(c) No Material Adverse Change. Subsequent to the execution and delivery of this Agreement, there shall not have occurred (i) any change, or any development or event involving a prospective change, in the financial condition, results of operations, business or properties of the Company, the Guarantor and their respective subsidiaries taken as a whole which, in the judgment of the Representatives, is material and adverse and makes it impractical or inadvisable to market the Securities; (ii) any downgrading in the rating of any debt securities or preferred stock of the Company or the Guarantor by any “nationally recognized statistical rating organization” (as defined in Section 3(a)(62) of the Exchange Act), or any public announcement that any such organization has under surveillance or review its rating of any debt securities or preferred stock of the Company or the Guarantor for a possible downgrading of such rating or any announcement that the Company or the Guarantor has been placed on negative outlook; (iii) any change in U.S. or international financial, political or economic conditions or currency exchange rates or exchange controls the effect of which is such as to make it, in the judgment of the Representatives, impracticable to market or to enforce contracts for the sale of the Securities, whether in the primary market or in respect of dealings in the secondary market; (iv) any suspension or material limitation of trading in securities generally on the New York Stock Exchange, or any setting of minimum or maximum prices for trading on such exchange; (v) any suspension of trading of any securities of the Company or the Guarantor on any exchange or in theover-the-counter market; (vi) any banking moratorium declared by any U.S. federal or New York authorities; (vii) any major disruption of settlements of securities, payment, or clearance services in the United States or any other country where such securities are listed; or (viii) any attack on, outbreak or escalation of hostilities or act of terrorism involving the United States, any declaration of war by Congress or any other national or international calamity or emergency if, in the judgment of the Representatives, the effect of any such attack, outbreak, escalation, act, declaration, calamity or emergency is such as to make it impractical or inadvisable to market the Securities or to enforce contracts for the sale of the Securities.

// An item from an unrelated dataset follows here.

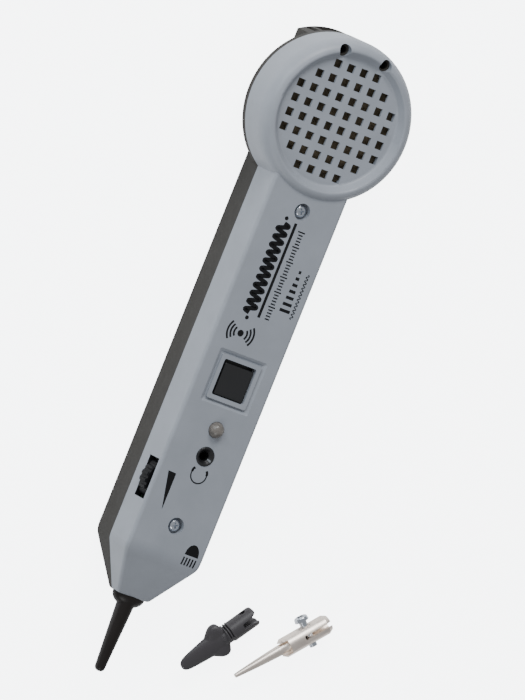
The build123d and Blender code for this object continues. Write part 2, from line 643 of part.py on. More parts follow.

(d) Opinion of Counsel to the Company. The Representatives shall have received an opinion, dated the Closing Date, of the Counsel to the Company, in form and substance reasonably satisfactory to the Representatives, to the effect set forth in Exhibit D hereto.
(e) Opinion of Special U.K. Counsel for Company and the Guarantor and Opinion, Tax Opinion and Disclosure Letter of Special U.S. Counsel for the Company and the Guarantor. The Representatives shall have received an opinion, dated the Closing Date, of Latham & Watkins (London) LLP, special U.K. counsel to the Company and the Guarantor, and a tax opinion, an opinion and a disclosure letter dated the Closing Date, of Latham & Watkins LLP, special United States counsel to the Company and the Guarantor, in form and substance reasonably satisfactory to the Representatives, to the effect set forth in Exhibit E hereto.
(f)Opinion and Disclosure Letter of Counsel for Underwriters.The Representatives shall have received from Davis Polk & Wardwell LLP, counsel for the Underwriters, an opinion and a disclosure letter, dated the Closing Date, with respect to such matters as the Representatives may reasonably require, and the Company shall have furnished to such counsel such documents as they request for the purpose of enabling them to pass upon such matters.
(h) Officer’s Certificate. The Representatives shall have received a certificate, dated the Closing Date, of an executive officer of the Company and the Guarantor and a principal financial or accounting officer or treasurer of the Company and the Guarantor in which such officers shall state that: the representations and warranties of the Company and the Guarantor clauses (a), (c), (d), (e), (f), (j), (k), (m), (p), (v) and (y) of Section 2 of this Agreement are true and correct in all material respects; the representations and warranties of the Company and the Guarantor in clauses (b), (g), (h), (i), (j), (l), (n), (o), (q), (r), (s), (t), (u), (w), (x), (z), (aa), (bb), (cc) and (dd) of Section 2 of this Agreement are true and correct; the Company and the Guarantor have complied in all material respects with all agreements and satisfied all conditions on its part to be performed or satisfied hereunder at or prior to the Closing Date; no stop order suspending the effectiveness of the Registration Statement has been issued and no proceedings for that purpose have been instituted or, to the best of their knowledge and after reasonable investigation, are contemplated by the Commission; and, subsequent to the dates of the most recent financial statements in the General Disclosure Package, there has been no material adverse change, nor any development or event involving a prospective material adverse change, in the financial condition, results of operations, business or properties of the Company, Guarantor and their respective subsidiaries taken as a whole except as set forth in the General Disclosure Package or as described in such certificate.